Xie Li, professor at the Department of Economic Management of the Civil Aviation Management Institute of China, said that compared to state-owned airlines, private airlines have their advantages. Flexible mechanisms and fast responses to the market, in addition to their ability to establish different flight routes on new markets, allow private airlines to adapt quickly to the changing economic situation. With many branches and subsidiaries, state-owned airlines require many proceedings to make a decision. When the decision is finally made, the market may have already changed.

The financial crisis has left private airlines looking for opportunities to remain in flight. Xie thinks that the air carriers should first properly position themselves on the market. Since private airlines are small in scale, it is impossible for them to directly compete with large state-owned carriers. They should avoid the strong points of large state-owned airlines and find the markets that are often neglected by large airlines.

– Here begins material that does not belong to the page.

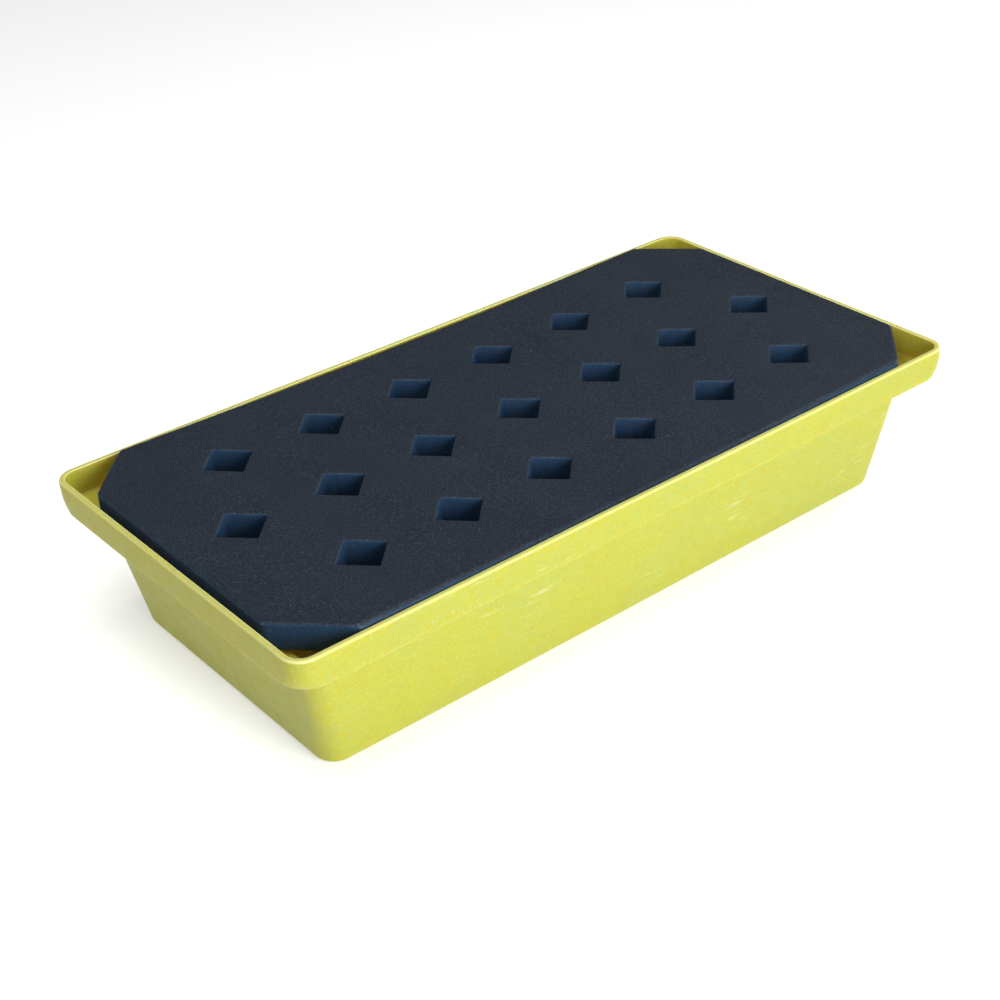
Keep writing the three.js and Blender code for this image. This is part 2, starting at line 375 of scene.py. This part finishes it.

According to Xie, the civil aviation industry is flying against the jet stream. The government should focus more on formulating policies to support the survival and development of private airlines, while continuing to create a market environment for fair competition and eliminating discrimination against private airlines in aspects such as resource allocation.

To the private airlines' relief, the Chinese Government has been aware of the present difficulties facing private companies. Li Rongrong, Chairman of the State-Owned Assets Supervision and Administration Commission under the State Council, said on September 5 that in the future, state-owned enterprises will gradually cease operations in competitive sectors, allowing private companies to have more space for development. Moreover, the State Council is deliberating the 20 Measures to Encourage Private Investment to support the development of private companies, including efforts to improve financial service to private companies and relieve the tax burden of private companies, in which private airlines are incorporated.